Crystallization to the Square Lattice for a Two-Body Potential

Abstract

We consider two-dimensional zero-temperature systems of N particles to which we associate an energy of the form $$\begin{aligned} \mathcal {E}[V](X):=\sum _{1\leqq i<j\leqq N}V(|X(i)-X(j)|), \end{aligned}$$ where $$X(j)\in \mathbb R^2$$ represents the position of the particle j and $$V(r)\in \mathbb R$$ is the pairwise interaction energy potential of two particles placed at distance r. We show that under suitable assumptions on the single-well potential V, the ground state energy per particle converges to an explicit constant $$\overline{\mathcal E}_{\mathrm {sq}}[V]$$ , which is the same as the energy per particle in the square lattice infinite configuration.
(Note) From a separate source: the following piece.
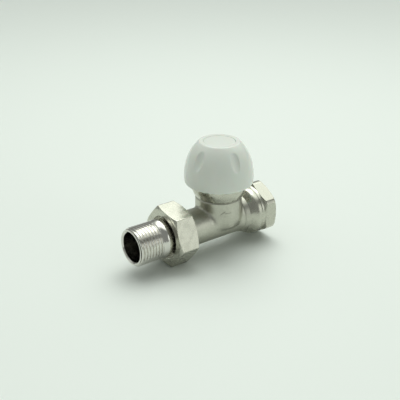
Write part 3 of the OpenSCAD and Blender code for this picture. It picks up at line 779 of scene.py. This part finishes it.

We thus have $$\begin{aligned} N{\overline{\mathcal E}_{\mathrm {sq}}[V]}\leqq \min _{X:\{1,\ldots ,N\}\rightarrow \mathbb R^2}\mathcal E[V](X)\leqq N{\overline{\mathcal E}_{\mathrm {sq}}[V]}+O(N^{\frac{1}{2}}). \end{aligned}$$ Moreover $$\overline{\mathcal E}_{\mathrm {sq}}[V]$$ is also re-expressed as the minimizer of a four point energy. In particular, this happens if the potential V is such that $$V(r)=+\infty $$ for $$r<1$$ , $$V(r)=-1$$ for $$r\in [1,\sqrt{2}]$$ , $$V(r)=0$$ if $$r>\sqrt{2}$$ , in which case $${\overline{\mathcal E}_{\mathrm {sq}}[V]}=-4$$ . To the best of our knowledge, this is the first proof of crystallization to the square lattice for a two-body interaction energy.